What’s better: belt drive or direct drive?

There is a long-standing myth that belt drive is a superior drive methodology for turntables. It isn’t.

There’s a bit to know, of course, but the TLDR is that the drive method is only one of many factors determining turntable performance. Direct drive (DD) has many advantages, but DD is also more expensive to do well, and if you read no further, that’s the end of the story.

Science (Myths vs Facts)

I have a direct drive washing machine, and it’s a much better machine than the belt drive washer it replaced, but, like a washing machine, a turntable’s performance is the sum of many parts and systems working together. There are great examples using each drive type.

The notion that belt drive is inherently superior was started in the ’70s, mostly by the British hi-fi press supporting their then-strong local industry and perpetuated by certain manufacturers and collaborators in the hi-fi media who are so ensconced in propagating this myth that they simply cannot ever say anything different, even though they know it to be untrue. The obvious lack of experience of so many hi-fi consumers leads to further propagation and amplification of misinformation like this.

One critically important goal of any good turntable is to spin the platter as close to the perfect speed as possible, with as little variation and vibration as possible. Belt drive offers no inherent advantages in any of these areas and disadvantages in most cases and implementations. It IS cheaper to implement, though, and this is, without a doubt, why it’s so widely adopted.

The best performers by these metrics are direct drive turntables. This is science, and the data is measurable. That said, there are exceptional belt drive and direct drive turntables. I’m lucky enough to own an end-game example of each, and I can confirm that the drive method is not the most important factor to consider.

Costs

Design and manufacturing costs are the reason you don’t see many new direct drive machines these days. It’s cheaper to make decent belt-driven turntables, suiting smaller niche manufacturers, and this is why most affordable decks are belt-driven.
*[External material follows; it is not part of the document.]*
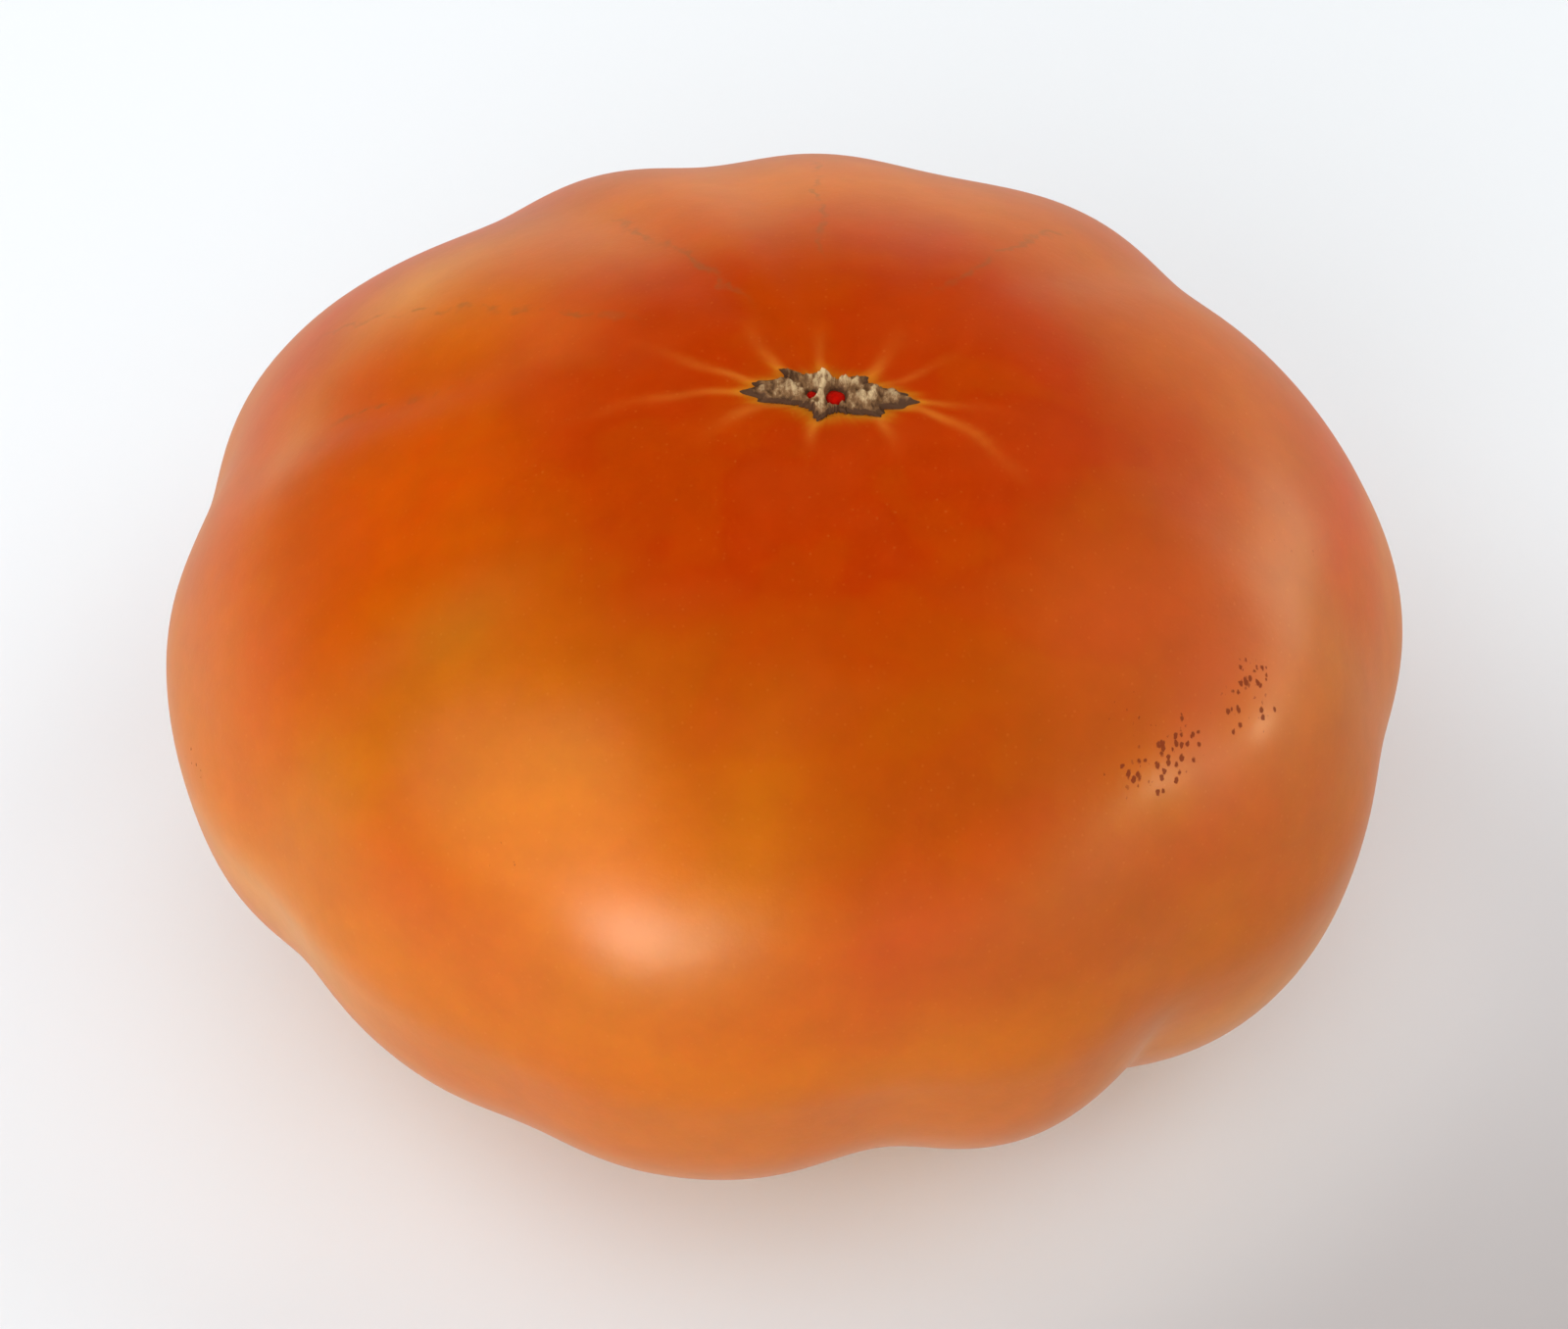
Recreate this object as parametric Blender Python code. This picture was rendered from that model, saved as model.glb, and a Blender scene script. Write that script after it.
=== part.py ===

Manufacturers can build a belt-drive turntable using readily available, low-cost motors. It also suits the buying public, who generally don’t want to spend $20K USD on a turntable, hence the preponderance of good reviews of cheap belt drive machines. Most simply don’t know what they don’t know. That again!

Direct drive machines are much more expensive to design and manufacture, but direct drive has advantages in terms of torque, speed consistency, and noise, so where cost is no object, you’ll generally find direct drive.

The performance advantages of direct drive systems explain why some of the best and most expensive turntables, tape machines and cutting lathes utilise direct drive. That being said, there are some killer, high-end belt-drive turntables from the golden era, and they shouldn’t be discounted.

The bottom line is that you get what you pay for, always. A good turntable, no matter what drive method, is expensive.

Apex Use Cases

As I mentioned, most of your records were recorded, mastered, and cut on direct drive tape machines and cutting lathes. Did you know that? Have you thought about why that is? Ponder it for a moment because it is critically important and simply ends arguments about which drive type is preferable.

People far smarter than you or I choose what’s best in cost-no-object scenarios like record-cutting lathes. It’s their job to pick the best option. Record-cutting lathes are direct drive for several very good reasons that apply not only to making records but to playing them, as is hopefully obvious.

Superior methods are always used where performance is critical and cost is no option. This explains why many of the great turntables are direct drive and why those machines are so highly sought after.

Some folks get upset about this, but most of them haven’t owned or even heard a genuinely high-end machine like an L-07D, SP-10/SL-1000 or GT-2000. My perspective, being only interested in what’s best and having worked on and listened to thousands of turntables over the years is simple: show me an excellent turntable and I’ll enjoy it, belt, idler or direct-drive.

My current working reference is a belt-drive Luxman (Micro Seiki) PD-350, and it’s a phenomenal turntable, as you’d expect of something weighing 30kg and costing as much as a motorcycle when new. I love my direct drive Kenwood L-07D, but I have to say, the PD-350, with the Fidelity Research FR-64S tonearm I fitted recently, is so good, the differences really don’t matter.

Sum of the Parts

This explanation is the truthful and informed one, from someone with rather deep turntable experience and almost immune to marketing and pseudoscientific nonsense. As I’ve mentioned in other FAQs, the performance of a piece of equipment is rarely defined by just one part of it. This is certainly true with turntables, where the drive method is rarely the defining factor in turntable performance, but merely a part of it.

One must look at all factors, including drive method, chassis construction, platter and tonearm design when evaluating a turntable. One should also find retailers who understand the principles I’ve outlined here, as they are most likely to steer you in a useful direction. Great turntables come in various flavours, belt drive and direct drive. You need to choose which aspects of the design and performance matter most to you!